On-Chip Detection of Entangled Photons by Scalable Integration of Single-Photon Detectors

TL;DR

This paper presents a scalable on-chip integration method for superconducting nanowire single-photon detectors (SNSPDs) on photonic circuits, achieving high yield and efficiency for quantum photonic applications.

Contribution

A novel flip-chip process enabling scalable integration of multiple SNSPDs on PICs with high yield and system efficiency.

Findings

Integrated 10 SNSPDs with 100% device yield

Achieved system efficiency beyond 10% for multiple detectors

Demonstrated high-fidelity on-chip photon correlation measurements

Abstract

Photonic integrated circuits (PICs) have emerged as a scalable platform for complex quantum technologies using photonic and atomic systems.
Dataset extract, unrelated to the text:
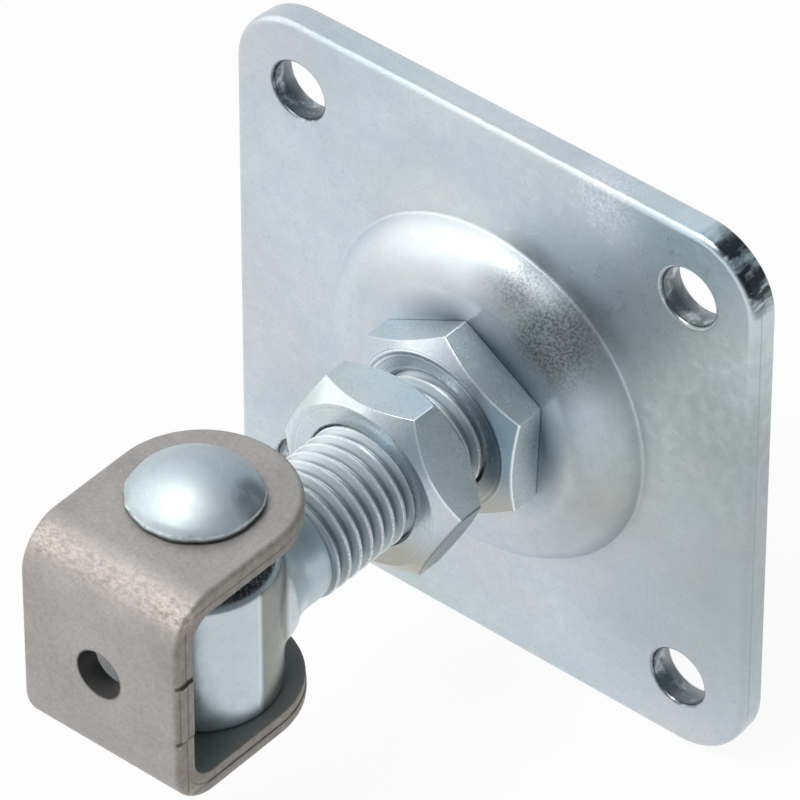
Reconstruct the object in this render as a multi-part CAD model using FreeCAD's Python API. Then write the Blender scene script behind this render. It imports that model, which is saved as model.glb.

A central goal has been to integrate photon-resolving detectors to reduce optical losses, latency, and wiring complexity associated with off-chip detectors. Superconducting nanowire single-photon detectors (SNSPDs) are particularly attractive because of high detection efficiency, sub-50-ps timing jitter, nanosecond-scale reset time, and sensitivity from the visible to the mid-infrared spectrum. However, while single SNSPDs have been incorporated into individual waveguides, the system efficiency of multiple SNSPDs in one photonic circuit has been limited below 0.2% due to low device yield. Here we introduce a micrometer-scale flip-chip process that enables scalable integration of SNSPDs on a range of PICs. Ten low-jitter detectors were integrated on one PIC with 100% device yield. With an average system efficiency beyond 10% for multiple SNSPDs on one PIC, we demonstrate high-fidelity on-chip photon correlation measurements of non-classical light.